»»

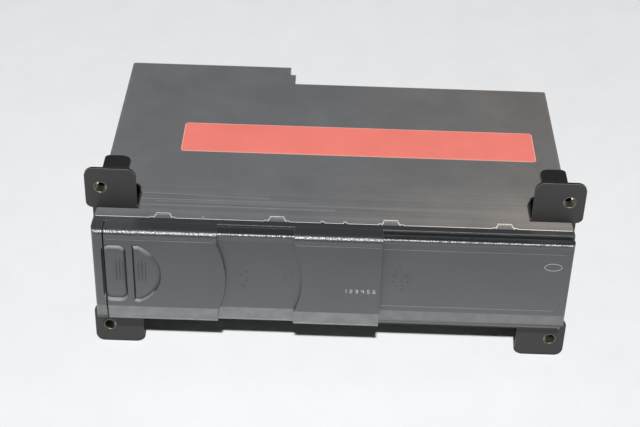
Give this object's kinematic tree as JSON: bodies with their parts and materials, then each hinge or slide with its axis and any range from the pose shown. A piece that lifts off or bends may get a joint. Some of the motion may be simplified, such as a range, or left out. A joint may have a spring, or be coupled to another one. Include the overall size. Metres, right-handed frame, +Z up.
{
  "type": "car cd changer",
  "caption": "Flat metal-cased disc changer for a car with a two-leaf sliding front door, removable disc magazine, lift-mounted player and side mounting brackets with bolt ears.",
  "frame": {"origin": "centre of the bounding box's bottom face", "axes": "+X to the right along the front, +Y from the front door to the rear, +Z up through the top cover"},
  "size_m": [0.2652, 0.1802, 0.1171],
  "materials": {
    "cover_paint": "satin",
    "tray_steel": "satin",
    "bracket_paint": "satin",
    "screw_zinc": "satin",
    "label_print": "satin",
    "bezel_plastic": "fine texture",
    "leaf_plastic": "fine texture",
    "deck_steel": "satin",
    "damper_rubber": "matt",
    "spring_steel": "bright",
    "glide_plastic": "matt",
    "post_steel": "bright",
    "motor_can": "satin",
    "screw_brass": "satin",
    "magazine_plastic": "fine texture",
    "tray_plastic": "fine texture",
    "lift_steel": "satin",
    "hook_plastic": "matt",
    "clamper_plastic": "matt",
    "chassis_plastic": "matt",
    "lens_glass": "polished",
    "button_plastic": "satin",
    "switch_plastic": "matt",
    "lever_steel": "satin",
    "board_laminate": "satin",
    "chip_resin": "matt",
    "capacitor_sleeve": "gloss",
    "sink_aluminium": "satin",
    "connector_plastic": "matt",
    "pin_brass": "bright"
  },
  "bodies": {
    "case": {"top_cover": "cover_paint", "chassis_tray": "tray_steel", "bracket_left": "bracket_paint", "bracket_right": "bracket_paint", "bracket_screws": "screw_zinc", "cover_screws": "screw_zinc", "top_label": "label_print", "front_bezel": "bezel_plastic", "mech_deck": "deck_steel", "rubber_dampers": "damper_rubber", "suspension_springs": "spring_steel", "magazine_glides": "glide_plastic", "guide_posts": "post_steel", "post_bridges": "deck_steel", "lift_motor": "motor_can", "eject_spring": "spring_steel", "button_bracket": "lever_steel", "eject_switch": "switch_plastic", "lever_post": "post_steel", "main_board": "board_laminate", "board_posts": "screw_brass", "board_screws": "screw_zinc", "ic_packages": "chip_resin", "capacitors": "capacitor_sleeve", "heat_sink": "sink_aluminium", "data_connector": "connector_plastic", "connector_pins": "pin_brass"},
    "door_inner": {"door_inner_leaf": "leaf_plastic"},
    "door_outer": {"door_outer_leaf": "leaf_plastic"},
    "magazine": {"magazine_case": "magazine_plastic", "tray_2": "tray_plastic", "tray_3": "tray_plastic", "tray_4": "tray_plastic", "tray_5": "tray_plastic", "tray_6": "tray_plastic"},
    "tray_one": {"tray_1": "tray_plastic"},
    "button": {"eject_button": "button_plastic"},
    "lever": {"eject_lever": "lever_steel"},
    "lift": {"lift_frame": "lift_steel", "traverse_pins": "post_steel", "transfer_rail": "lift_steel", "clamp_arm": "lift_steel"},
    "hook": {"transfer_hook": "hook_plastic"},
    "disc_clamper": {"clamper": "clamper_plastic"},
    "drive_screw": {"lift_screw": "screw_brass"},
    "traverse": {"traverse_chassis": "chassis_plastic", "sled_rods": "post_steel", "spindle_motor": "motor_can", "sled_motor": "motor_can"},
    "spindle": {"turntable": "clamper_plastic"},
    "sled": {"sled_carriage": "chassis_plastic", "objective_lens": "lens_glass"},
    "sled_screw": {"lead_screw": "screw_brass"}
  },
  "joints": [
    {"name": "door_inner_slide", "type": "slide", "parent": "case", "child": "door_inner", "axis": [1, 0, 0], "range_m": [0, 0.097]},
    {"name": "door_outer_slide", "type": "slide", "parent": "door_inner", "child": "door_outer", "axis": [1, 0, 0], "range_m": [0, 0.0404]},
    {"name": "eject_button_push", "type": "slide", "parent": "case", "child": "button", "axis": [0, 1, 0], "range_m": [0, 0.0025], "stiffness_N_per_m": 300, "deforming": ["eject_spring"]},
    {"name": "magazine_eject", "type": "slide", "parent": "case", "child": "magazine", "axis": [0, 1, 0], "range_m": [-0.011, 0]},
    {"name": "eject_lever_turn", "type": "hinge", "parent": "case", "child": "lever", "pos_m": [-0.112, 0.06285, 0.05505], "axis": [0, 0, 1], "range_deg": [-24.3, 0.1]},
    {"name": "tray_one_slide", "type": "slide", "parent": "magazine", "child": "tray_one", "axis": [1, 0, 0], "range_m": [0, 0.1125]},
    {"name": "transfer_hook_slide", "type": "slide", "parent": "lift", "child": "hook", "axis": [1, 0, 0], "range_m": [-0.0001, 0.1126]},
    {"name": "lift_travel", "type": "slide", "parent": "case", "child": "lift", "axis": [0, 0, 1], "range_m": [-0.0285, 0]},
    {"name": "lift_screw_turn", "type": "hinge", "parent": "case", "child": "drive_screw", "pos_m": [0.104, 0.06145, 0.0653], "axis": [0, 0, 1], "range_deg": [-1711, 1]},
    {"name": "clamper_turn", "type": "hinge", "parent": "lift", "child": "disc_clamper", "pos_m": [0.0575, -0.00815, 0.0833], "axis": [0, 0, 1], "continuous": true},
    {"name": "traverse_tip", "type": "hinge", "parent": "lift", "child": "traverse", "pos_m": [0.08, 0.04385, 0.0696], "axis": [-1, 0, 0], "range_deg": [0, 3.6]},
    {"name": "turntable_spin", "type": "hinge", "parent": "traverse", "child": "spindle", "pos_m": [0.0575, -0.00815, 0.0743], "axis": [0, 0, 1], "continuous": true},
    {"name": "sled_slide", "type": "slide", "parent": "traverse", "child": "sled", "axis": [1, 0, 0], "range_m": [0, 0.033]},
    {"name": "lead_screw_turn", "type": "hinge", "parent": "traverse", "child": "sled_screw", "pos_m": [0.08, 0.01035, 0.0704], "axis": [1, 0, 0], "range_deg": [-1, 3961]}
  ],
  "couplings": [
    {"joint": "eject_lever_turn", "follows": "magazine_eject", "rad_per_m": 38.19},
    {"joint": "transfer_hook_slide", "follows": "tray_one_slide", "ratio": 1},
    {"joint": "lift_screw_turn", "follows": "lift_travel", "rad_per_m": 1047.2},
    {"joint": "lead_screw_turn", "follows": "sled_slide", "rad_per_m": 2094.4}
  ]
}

««

-- WHAT THE TASK ASKS --
List every line above containing the word "with".

-- RESULT FOR THIS TASK --
Give this object's kinematic tree as JSON: bodies with their parts and materials, then each hinge or slide with its axis and any range from the pose shown. A piece that lifts off or bends may get a joint. Some of the motion may be simplified, such as a range, or left out. A joint may have a spring, or be coupled to another one. Include the overall size. Metres, right-handed frame, +Z up.
  "caption": "Flat metal-cased disc changer for a car with a two-leaf sliding front door, removable disc magazine, lift-mounted player and side mounting brackets with bolt ears.",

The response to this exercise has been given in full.